Attorney Duhl moreover represents that the memorandum and its attachments “w[ere]
communicated for the purpose of giving information to the undersigned to enable counsel to give
sound and informed advice.” [Doc. #66, at 8]. Therefore, the Court finds that the memorandum
and its attachments are protected from disclosure. See Chen-Oster v. Goldman Sachs & Co., 293
F.R.D. 547, 554 (S.D.N.Y. 2013) (compiling cases)(“The privilege protects not only the advice
of the attorney to the client, but also the information communicated by the client that provides a
basis for giving advice.”); see also In re Buspirone Antitrust Litig., 211 F.R.D. 249, 254
(S.D.N.Y. 2002) (citation omitted) (finding documents protected by the attorney-client privilege
The challenged document bears bate stamp numbers 1119-1147.

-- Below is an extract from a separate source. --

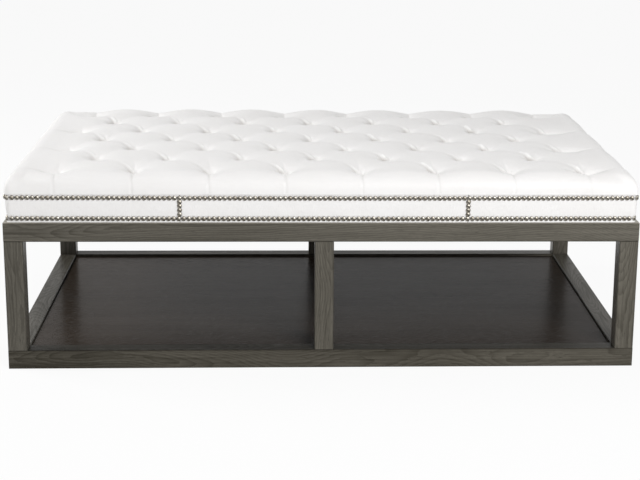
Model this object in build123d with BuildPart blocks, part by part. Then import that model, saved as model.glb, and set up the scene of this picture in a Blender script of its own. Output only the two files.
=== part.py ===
from build123d import *

import os
from math import asin, degrees, hypot, radians, tan

# Tufted ottoman coffee table: an oak frame of square stock with a recessed shelf,
# and a leather top, diamond tufted, on its own timber platform.
# Millimetres. Origin on the floor at the centre of the footprint, +X right, +Y back, +Z up.

os.makedirs("parts", exist_ok=True)

# Overall sizes
length = 1524.0
depth = 960.0
frame_height = 363.0
crest_height = 489.0

# Frame stock and joinery
stock = 46.0
arris = 1.5
leg_tenon_length = 18.0
rail_tenon_length = 24.0
tenon_width = 26.0
tenon_thickness = 12.0
glue_gap = 0.15
mortise_relief = 1.0
cross_rail_height = 30.0
corner_block_leg = 90.0
corner_block_height = 22.0

# Shelf
shelf_recess = 6.0
shelf_thickness = 18.0
shelf_gap = 1.5
shelf_arris = 1.0
cleat_width = 18.0
cleat_height = 18.0
cleat_gap = 0.5

# Platform under the upholstery
platform_inset = 13.0
platform_corner = 5.0
board_thickness = 20.0
deck_thickness = 15.0
deck_top = 436.0
post_width = 45.0
dust_cover_thickness = 0.8
dust_cover_inset = 18.0
dust_cover_slit = 7.0
soft_gap = 0.3

# Screws that hold the platform on the frame
screw_diameter = 6.0
screw_grip = 25.0
screw_clearance = 0.3
screw_head_diameter = 12.0
screw_head_height = 4.0
screw_head_sides = 6
screw_from_corner = 16.0

# Leather band round the platform
band_top = 431.0
band_foot_inset = 10.0
band_lip_inset = 5.5
band_foot_corner = 8.0
band_lip_corner = 10.0
band_seam = 345.0
band_seam_gap = 0.5

# Tufted cover
tuft_columns = 8
tuft_rows = 7
tuft_margin_x = 121.5
tuft_margin_y = 94.5
flute_rise = 13.0
dimple_depth = 13.0
dimple_floor_radius = 4.0
dimple_sides = 6
waist_inset = 6.0
edge_inset = 4.0
roll_radius = 48.0
cover_corner = 24.0
roll_turn = 75.0
crown_excess = 2.0
pleat_depth = 6.0
pleat_flank = 8.0
pleat_half_width = 12.0
pleat_turn = 60.0
foam_inset = 36.0
foam_thickness = 22.0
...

The Court’s review of the email memorandum indicates that it was not sent electronically, as it does not
reflect a “Sent” date and time. The email memorandum reflects that it was addressed “To” Attorney
Duhl, and the email’s greeting is also directed to Attorney Duhl.
where they consisted of “information sent to corporate counsel in order to keep them apprised on
ongoing business developments, with the expectation that the attorney will respond in the event
that the matter raises important legal issues.”); Urban Box Network, Inc. v. Interfase Managers,
L.P., No. 01 Civ. 8854(LTS)(THK), 2006 WL 1004472, at *4 (S.D.N.Y. April 17, 2006)
(citations omitted) (“When information is conveyed to an attorney, the communication need not
specifically ask for legal advice in order to maintain the documents privileged status, so long as
the information is sent to counsel in order for counsel to provide legal advice.”).
On the current record, the Court declines to award defendant its reasonable costs and fees
in opposing the motion to compel.
For the reasons stated, the Court sustains defendant’s assertion of the attorney-client
privilege for the document bearing bate stamp numbers 1119-1147, and therefore DENIES
plaintiff’s motion to compel [Doc. #59].
SO ORDERED at Bridgeport this 10th day of March 2014.